Each confessional would be replaced with a “good box”, still run by the church, and a “bad box” run by the State. Non- criminal sins would remain church business while criminal sins would be taken off their books. The process of transferring sinners from the good box to the bad box would be known as a “Hail Mary pass”.

Unicefessional

You haven’t done anything wrong, let alone broken any laws, but if the priest thinks you might bring bad publicity, he can activate a holier-than-thou mechanism that turfs you out regardless.

Confession+

Newly launched by Gargle Labs (motto: “Don’t Hide Evil”) Confession+ is the social media tool that lets you “friend” others into your absolution, like the Garda, Alan Shatter or a drop-down menu of bishops. Similar programs exist but they make your sins known to all. Confession+ lets you group your friends into seven “circles of hell”, so you can confess an envious thought to everyone, a lustful thought to everyone except your wife or a serious crime to just your priest and your solicitors.

Bankrupt’s box

This is a standard-sized confessional with a steel door.
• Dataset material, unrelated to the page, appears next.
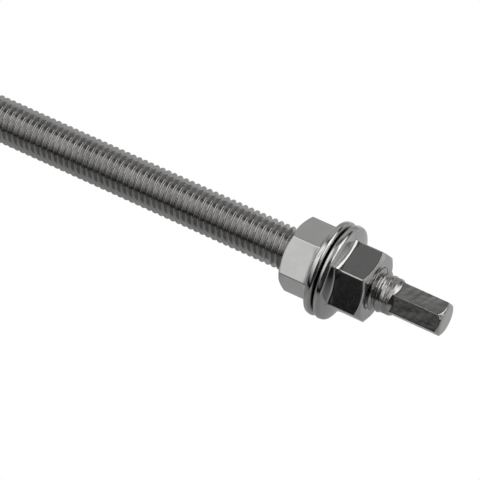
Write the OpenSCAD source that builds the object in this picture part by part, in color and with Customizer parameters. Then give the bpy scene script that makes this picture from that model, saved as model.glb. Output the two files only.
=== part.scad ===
// Solar hanger bolt, M10 x 250, lying level on its nut flanges.
// The bolt's axis runs along X, with the hex drive at +X and the point at -X.
// The origin is below the middle of the bolt's length, on the plane that the flange rims rest on.

/* [Machine thread] */
// Nominal diameter of the machine thread
thread_d = 10; // [10:0.5:12]
// How far the thread's crests are below the nominal diameter
crest_drop = 0.1; // [0.06:0.02:0.2]
// Thread left showing past the clamping plane, up to the end of the thread
stub_l = 13; // [11.5:0.25:13.5]
// Length of machine thread on the point side of the clamping plane
thread_l = 120; // [118:1:124]

/* [Drive end] */
// Width across the flats of the hex drive
drive_af = 7; // [6.5:0.25:7.5]
// Length from the clamping plane to the end face of the drive
drive_end = 27; // [25:0.5:32]
// Diameter of the unthreaded blank under the drive
blank_d = 8.4; // [8.3:0.1:9.2]
// Turn of the drive's corners about the bolt's axis
drive_roll = 31; // [0:1:59]

/* [Wood thread] */
// Overall length of the bolt
bolt_l = 250; // [250:5:300]
// Diameter of the plain shank between the two threads
shank_d = 9; // [8.6:0.1:9.4]
// Length of the plain shank
shank_l = 13; // [8:1:16]
// Outer diameter of the wood thread
wood_d = 9.5; // [9.2:0.1:9.6]
// Core diameter of the wood thread
wood_core_d = 7; // [6.4:0.2:7.6]
// Pitch of the wood thread
wood_pitch = 4.5; // [4:0.25:5]
// Length of the point
point_l = 12; // [9:1:14]

/* [Flange nuts] */
// Width across the flats of the nuts
nut_af = 15; // [14:0.5:17]
// Diameter of the nuts' flanges
flange_d = 21.8; // [21:0.1:22.2]
// Height of the nuts
nut_h = 10; // [9.6:0.1:10.4]
// Space left between each bearing face and the clamping plane
face_gap = 0.1; // [0.05:0.05:0.3]
// Radial clearance of each nut on the thread
nut_clear = 0.05; // [0.03:0.01:0.08]
// Number of locking ribs on each bearing face
ribs = 24; // [18:1:30]
// Depth of the grooves between the locking ribs
rib_depth = 0.2; // [0.1:0.05:0.4]
// Turn of the upper nut's corners about the bolt's axis
upper_roll = 33; // [0:0.1:59.9]
// Turn of the lower nut's corners about the bolt's axis
lower_roll = 15.2; // [0:0.1:59.9]
// Turn of the seal nut's corners about the bolt's axis
seal_nut_roll = 47; // [0:1:59]

/* [Seal] */
// Distance from the clamping plane to the seal's top face
seal_at = 107; // [105:0.5:109]
// Height of the seal
seal_h = 20; // [16:1:24]
// Diameter of the seal at its top
seal_top_d = 20.6; // [19:0.2:20.8]
// Diameter of the seal's lip on the roof side
seal_lip_d = 22; // [21.8:0.05:22.4]
// Radial clearance of the seal on the thread
seal_clear = 0.05; // [0.03:0.01:0.08]

/* [Hidden] */

steel = [0.62, 0.61, 0.60];
nut_steel = [0.74, 0.74, 0.73];
rubber = [0.09, 0.09, 0.09];

thread_r = thread_d / 2 - crest_drop / 2;
bore_r = thread_r + nut_clear;
flange_r = flange_d / 2;
x_clamp = bolt_l / 2 - drive_end;
x_tip = -bolt_l / 2;
x_thread_end = x_clamp + stub_l;
x_thread_start = x_clamp - thread_l;
x_seal = x_clamp - seal_at;
core_r = wood_core_d / 2;
wood_r = wood_d / 2;
wood_start = x_thread_start - shank_l;
wood_turns = floor((wood_start - x_tip - point_l) / wood_pitch);
crest_w = 0.4;
foot_w = 1.1;

// Everything is drawn along Z and then laid along X at the height of the bolt's axis.
module lay(x, back = false)
    translate([x, 0, flange_r]) rotate([0, back ? -90 : 90, 0]) children();

// A ring of V grooves across a bearing face at z = 0, which leaves radial locking ribs.
module rib_grooves(r_in, r_out)
    for (i = [0:ribs - 1])
        rotate([0, 0, i * 360 / ribs])
            translate([r_in, 0, 0]) rotate([90, 0, 90])
                linear_extrude(r_out - r_in)
                    polygon([[-0.95, -0.2], [-0.95, 0], [0, rib_depth], [0.25, 0], [0.25, -0.2]]);

// A flanged hex nut, bearing face at z = 0 and hex end at z = h.
module flange_nut(h, roll) {
    corner_r = nut_af / 2 / cos(30);
    land_r = nut_af / 2 - 0.4;
    cone_z = function(r) 2 + (flange_r - 0.45 - r) * 0.33;
    difference() {
        union() {
            rotate_extrude($fn = 120)
                polygon([[0, 0], [flange_r - 0.4, 0], [flange_r, 0.7], [flange_r, 1.2], [flange_r - 0.12, 1.66],
                    [flange_r - 0.45, 2], [nut_af / 2 - 1.2, cone_z(nut_af / 2 - 1.2)], [0, cone_z(nut_af / 2 - 1.2)]]);
            intersection() {
                rotate([0, 0, roll]) translate([0, 0, 1]) cylinder(r = corner_r, h = h - 1, $fn = 6);
                rotate_extrude($fn = 120)
                    polygon([[0, 0.5], [corner_r + 1, 0.5], [corner_r + 1, h - (corner_r + 1 - land_r) * tan(30)],
                        [land_r, h], [0, h]]);
            }
        }
        translate([0, 0, -1]) cylinder(r = bore_r, h = h + 2, $fn = 96);
        // Countersinks at both ends of the thread
        rotate_extrude($fn = 96)
            polygon([[bore_r - 1, -0.5], [bore_r + 1.15, -0.5], [bore_r + 0.4, 0.25], [bore_r - 1, 1.65]]);
        rotate_extrude($fn = 96)
            polygon([[bore_r - 1, h + 0.5], [bore_r + 1.1, h + 0.5], [bore_r - 1, h - 1.6]]);
        rib_grooves(bore_r + 1.5, flange_r + 1);
    }
}

module hanger_bolt() {
    corner_r = drive_af / 2 / cos(30);
    blank_r = blank_d / 2;
    z0 = x_tip;
    color(steel) translate([0, 0, flange_r]) rotate([0, 90, 0]) {
        // Machine thread at the diameter of its crests, blank, and the cone where the hex is forged
        rotate_extrude($fn = 96)
            polygon([[0, wood_start + 2], [shank_d / 2, wood_start + 2], [shank_d / 2, x_thread_start - 0.5], [thread_r, x_thread_start],
                [thread_r, x_thread_end - 0.45], [blank_r, x_thread_end], [blank_r, x_clamp + 14.7],
                [drive_af / 2 - 0.3, x_clamp + 16.6], [0, x_clamp + 16.6]]);
        // Hex drive with a chamfered end
        intersection() {
            rotate([0, 0, drive_roll]) translate([0, 0, x_clamp + 13]) cylinder(r = corner_r, h = drive_end - 13, $fn = 6);
            rotate_extrude($fn = 96)
                polygon([[0, x_clamp + 12.5], [blank_r, x_clamp + 12.5], [blank_r, x_clamp + drive_end - 0.8],
                    [drive_af / 2 - 0.35, x_clamp + drive_end], [0, x_clamp + drive_end]]);
        }
        // Plain shank's end, the wood thread's core and crests, and the point
        rotate_extrude($fn = 96)
            polygon(concat(
                [[0, wood_start + 2.5], [shank_d / 2, wood_start + 2.5], [shank_d / 2, wood_start + 0.6], [core_r, wood_start - 0.4]],
                [for (i = [0:wood_turns - 1]) for (p = [[core_r, -0.9], [wood_r, -0.9 - foot_w + crest_w], [wood_r, -0.9 - foot_w], [core_r, -0.9 - 2 * foot_w + crest_w]])
                    [p[0], wood_start + p[1] - i * wood_pitch]],
                [[core_r, z0 + point_l], [0, z0]]));
    }
}

module upper_flange_nut()
    color(nut_steel) lay(x_clamp + face_gap) flange_nut(nut_h, upper_roll);

module lower_flange_nut()
    color(nut_steel) lay(x_clamp - face_gap, true) flange_nut(nut_h, -lower_roll);

module seal_flange_nut()
    color(nut_steel) lay(x_seal + face_gap) flange_nut(nut_h, seal_nut_roll);

// A moulded rubber seal: a collar under the nut, a waist and a lip that presses on the roof.
module epdm_seal() {
    top_r = seal_top_d / 2;
    lip_r = seal_lip_d / 2;
    color(rubber) difference() {
        lay(x_seal, true) difference() {
            rotate_extrude($fn = 120)
                polygon([[0, 0], [top_r - 0.5, 0], [top_r, 0.5], [top_r, seal_h * 0.3], [top_r - 0.9, seal_h * 0.3 + 0.9],
                    [top_r - 0.9, seal_h * 0.55], [lip_r, seal_h * 0.72], [lip_r, seal_h - 0.6], [lip_r - 0.6, seal_h], [0, seal_h]]);
            translate([0, 0, -1]) cylinder(r = thread_r + seal_clear, h = seal_h + 2, $fn = 96);
        }
        // The soft lip is pressed flat where it lies on the floor
        translate([x_seal - seal_h - 1, -lip_r, -2]) cube([seal_h + 2, 2 * lip_r, 2]);
    }
}

hanger_bolt();
upper_flange_nut();
lower_flange_nut();
seal_flange_nut();
epdm_seal();
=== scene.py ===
import bpy
import bmesh
import math
import numpy as np
from mathutils import Matrix, Vector


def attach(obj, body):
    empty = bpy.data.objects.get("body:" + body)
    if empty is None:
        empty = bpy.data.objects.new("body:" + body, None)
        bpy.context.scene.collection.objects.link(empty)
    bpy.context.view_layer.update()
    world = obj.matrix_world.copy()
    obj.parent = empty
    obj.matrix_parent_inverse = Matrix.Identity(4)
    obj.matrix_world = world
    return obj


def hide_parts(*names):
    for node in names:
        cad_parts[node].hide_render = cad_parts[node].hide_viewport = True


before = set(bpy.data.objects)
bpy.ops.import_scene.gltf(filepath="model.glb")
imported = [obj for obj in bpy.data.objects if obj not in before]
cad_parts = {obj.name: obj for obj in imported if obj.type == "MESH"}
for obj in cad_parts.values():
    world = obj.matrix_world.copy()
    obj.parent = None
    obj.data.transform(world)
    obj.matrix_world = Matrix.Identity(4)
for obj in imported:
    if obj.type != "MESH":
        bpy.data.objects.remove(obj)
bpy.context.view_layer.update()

# ---------------------------------------------------------------- sizes, in millimetres
# X runs along the bolt's axis from the clamping plane, towards the drive. Angles turn about +X from straight up.
AXIS_Z = 10.9
X_CLAMP = 98.0
PITCH = 1.5
CREST_R = 4.97
ROOT_R = 4.018
BLANK_R = 4.19
# a crest of the machine thread passes the angle PHI_CREST at X_CREST
X_CREST = -82.24
PHI_CREST = math.radians(125.76)
DRIVE_ROLL = 30.73
UPPER_ROLL = 32.96
LOWER_ROLL = 15.2
SEAL_NUT_ROLL = 47.0


# ---------------------------------------------------------------- mesh building
def place(co):
    """Points in millimetres from the clamping plane, to the row's frame in metres."""
    co = np.asarray(co, float)
    return np.stack([(co[:, 0] + X_CLAMP) / 1000, co[:, 1] / 1000, (co[:, 2] + AXIS_Z) / 1000], -1)


def make_object(name, co, faces, merge=2e-6, sharp_deg=None):
    mesh = bpy.data.meshes.new(name)
    mesh.from_pydata(place(co).tolist(), [], faces)
    bm = bmesh.new()
    bm.from_mesh(mesh)
    bmesh.ops.remove_doubles(bm, verts=bm.verts, dist=merge)
    bmesh.ops.dissolve_degenerate(bm, edges=bm.edges, dist=merge * 0.5)
    loose = [v for v in bm.verts if not v.link_faces]
    bmesh.ops.delete(bm, geom=loose, context="VERTS")
    bmesh.ops.recalc_face_normals(bm, faces=bm.faces)
    for f in bm.faces:
        f.smooth = True
    if sharp_deg is not None:
        limit = math.radians(sharp_deg)
        for e in bm.edges:
            if len(e.link_faces) == 2 and e.calc_face_angle(0) > limit:
                e.smooth = False
    bm.to_mesh(mesh)
    bm.free()
    ob = bpy.data.objects.new(name, mesh)
    bpy.context.scene.collection.objects.link(ob)
    return ob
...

If the priest decides the penitent is morally bankrupt, the door is automatically locked for at least 12 years, which should be sufficient punishment for anything.

Consultessional

This would be an otherwise unmodified confessional with a direct line to the Department of Finance. If the priest suspects a crime has been admitted, he can pick up the phone and seek outside legal advice up to a value of €40 million. If he also seeks outside theological advice, the department won’t see any problem with that either.